Когда из темноты выпрыгнула чья-то рука, Томский даже дернулся. Он уже знал, что в полу его куртки вцепился молодой часовой.

– Говорю тебе, Толик. Это человек… Это существо в желтом появляется из ниоткуда, чтобы исчезнуть в никуда, – чрезвычайно быстро, но членораздельно залепетал он. – Сейчас оно здесь. Слышишь шаги?

Толик слышал. Оттолкнув часового, он двинулся вслед за оранжевым огоньком – своей путеводной звездой. Она описала в воздухе плавную дугу и повисла над тлеющими угольками костра. Желтый хоть сидел спиной к Толику, но, конечно же, знал о его присутствии. Он спокойно погрузил руку в костер, зачерпнул пригоршню угольев и принялся пересыпать ее из одной ладони в другую. Существо хотело продемонстрировать Томскому, что не чувствует боли.

Анатолий обошел вокруг костра и наконец увидел лицо Желтого. Хобот противогаза рос у монстра прямо из носа, вместо глаз поблескивали два круглых, вросших в кожу стекла, а фиолетовые губы были плотно сжаты. Костюм химзащиты ядовито-желтого цвета облегал тело чудища, как перчатка. Возможно, этот наряд был вовсе не костюмом, а кожей существа.

– Кто ты?

Вместо Желтого на вопрос Толика ответило эхо:

– Кто ты, кто ты, кто ты, кто ты…

– Что тебе нужно на моей станции?

– Нужно на моей станции, моей станции, станции…

– Уходи или…

– Или? – наконец произнесло чудовище. – Фиолетовые губы раздвинулись, обнажив ряд мелких, острых зубов и черный, распухший язык. – Или что, Томский?

– Я убью тебя!

– Глупо. Ведь я – это ты.

Желтый вдруг швырнул в него пригоршню угольев. Они угодили в грудь и просыпались под одежду.

– Ну все, урод!

Томский перешагнул через костер и сомкнул руки на шее монстра, который даже не пытался сопротивляться. Он душил Желтого с упоением. То ослаблял захват, позволяя монстру сделать глоток воздуха, то усиливал давление. Темные стекла превратились в глаза, хобот исчез. Умирая, чудовище превращалось в человека. Анатолий разжал пальцы. Желтый завалился набок. Его тело уменьшилось в размерах. Будто сдулось.

– Дядь-Толь…

Томский в ужасе попятился. У потухшего костра лежал вовсе не монстр, а Миша. Что он натворил?! Толик упал на колени, приник ухом к груди мальчика. Сердце того не билось.
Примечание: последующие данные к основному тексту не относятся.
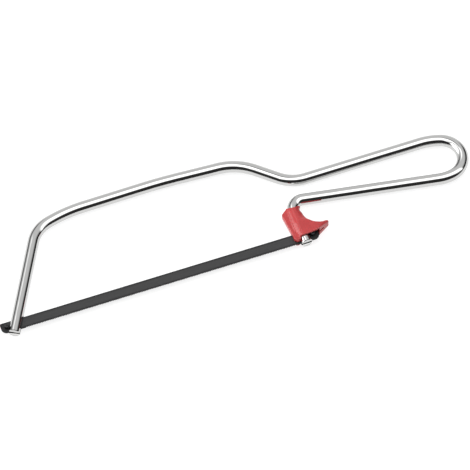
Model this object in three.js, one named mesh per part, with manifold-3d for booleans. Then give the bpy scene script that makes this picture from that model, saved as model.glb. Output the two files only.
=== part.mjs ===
// A junior hacksaw: a bow and looped handle bent from one steel rod, a thin pin-end blade
// stretched across its two slotted ends, and a moulded finger guard pushed onto the rear arm.
//
// Millimetres. +X runs along the blade from its front end to the handle, +Y points from the
// teeth up to the bow, and +Z is square to the plane of the saw, which lies on its side.
// The shapes are drawn about the middle of the blade's front crossing and are set down on
// Z = 0, centred, at the end of the file.

import * as THREE from 'three';
import { mergeVertices } from 'three/addons/utils/BufferGeometryUtils.js';
import Module from 'manifold-3d';

// ---- driving dimensions ---------------------------------------------------------------

const degree = Math.PI / 180;

// Steel rod
const rodRadius = 2.75;
const rodSides = 16;
const bendStep = 11 * degree;
const frontLean = 60.6 * degree;
const frontReach = 45.8;
const frontOverhang = 4.4;
const rearOverhang = 3.5;
const rearBendRadius = 5.6;
const rearBendTurn = 101.4;
const rearStraight = 17.43;

// The bends in order from the front end: a straight length, then the turn and its radius.
const bends = [
  { straight: frontOverhang + frontReach, turn: -45.3, radius: 16.6 },
  { straight: 0, turn: -14.8, radius: 71 },
  { straight: 29.4, turn: -3.9, radius: 238 },
  { straight: 20.4, turn: -38.3, radius: 26.4 },
  { straight: 11.6, turn: 41.8, radius: 17.5 },
  { straight: 56.4, turn: -19.3, radius: 30 },
  { straight: 0, turn: -150.5, radius: 10.2 },
  { straight: 0, turn: -20, radius: 18.5 },
  { straight: 64.28, turn: rearBendTurn, radius: rearBendRadius },
  { straight: rearStraight },
];

// Saw cuts in the two rod ends, which the blade passes through
const slotWidth = 1.4;
const frontSlotDepth = 5.2;
const rearSlotDepth = 3.2;

// Blade
const bladeThickness = 0.65;
const bladeHeight = 5.6;
const frontTailLength = 2.7;
const rearTailLength = 3;
const tailToeRadius = 2.6;
const tailHeelRadius = 0.7;
const toothPitch = 25.4 / 32;
const toothDepth = 0.42;
const toothFaceShare = 0.12;
const toothedMargin = 4;

// Cross pins pressed through the two ends of the blade
const pinRadius = 1;
const pinLength = 4.4;
const pinSides = 16;
const pinToRod = 0.14;
const pinHoleGap = 0.14;

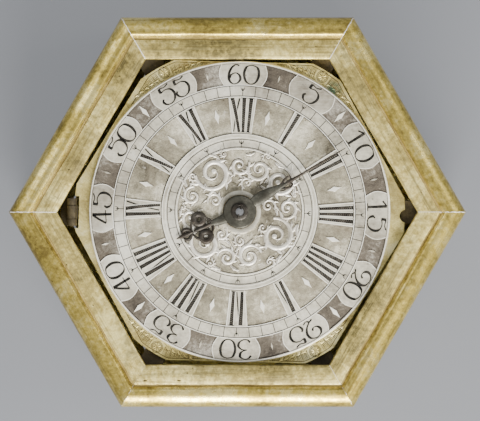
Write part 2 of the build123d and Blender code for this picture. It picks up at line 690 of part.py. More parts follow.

Томский закрыл глаза, тряхнул головой. Проверенный способ изгнать кошмар сработал – Анатолий больше не видел тела. Вокруг вновь царил непроглядный мрак, по которому плыл оранжевый огонек. Толик наконец понял его природу. Это была нить накаливания лампочки-груши. Он был в своей комнате. Лежал на кровати с подсохшей уже тряпкой на лбу. Елена уснула прямо на табурете, прислонившись к стене. Анатолий встал. Коснулся рукой плеча жены. Та дернулась, открыла глаза.

– Ой, я, кажется, уснула. Ты как?

– Отлично. Ложись.

– А ты?

– Да вот, что-то проснулся и не могу уснуть, – Толик взял с тумбочки потрепанный томик Кропоткина. – Почитаю.

Томский пробежал взглядом несколько страниц, чтобы понять: рассуждения Петра Алексеевича об устройстве общества совсем не то, что нужно сейчас. Может, тогда Гумилев? Стихи не раз помогали Томскому собраться с силами. Он сменил книгу, но вскоре отложил и Гумилева.

Прокрутил в голове вчерашний день. Встречу с Берзиным. Вспышку света фонарика, вызвавшую череду галлюцинаций. Значит, вчера он вырубился прямо в туннеле. Болезнь прогрессировала, а сопутствующие ей кошмары норовили слиться с реальностью, стать ее частью. Отсюда вывод: чем быстрее он отправится на поиски Академлага, тем лучше. Лучше не только для него, а и для всех остальных. Перестанет дергаться Елена, которой сейчас противопоказаны любые волнения. Спокойнее станет на станции, которая взбудоражена его хождениями во сне. В общем, слушали-постановили – отправляться в дорогу этим же утром. С Вездеходом он уже договорился, остается уломать прапора.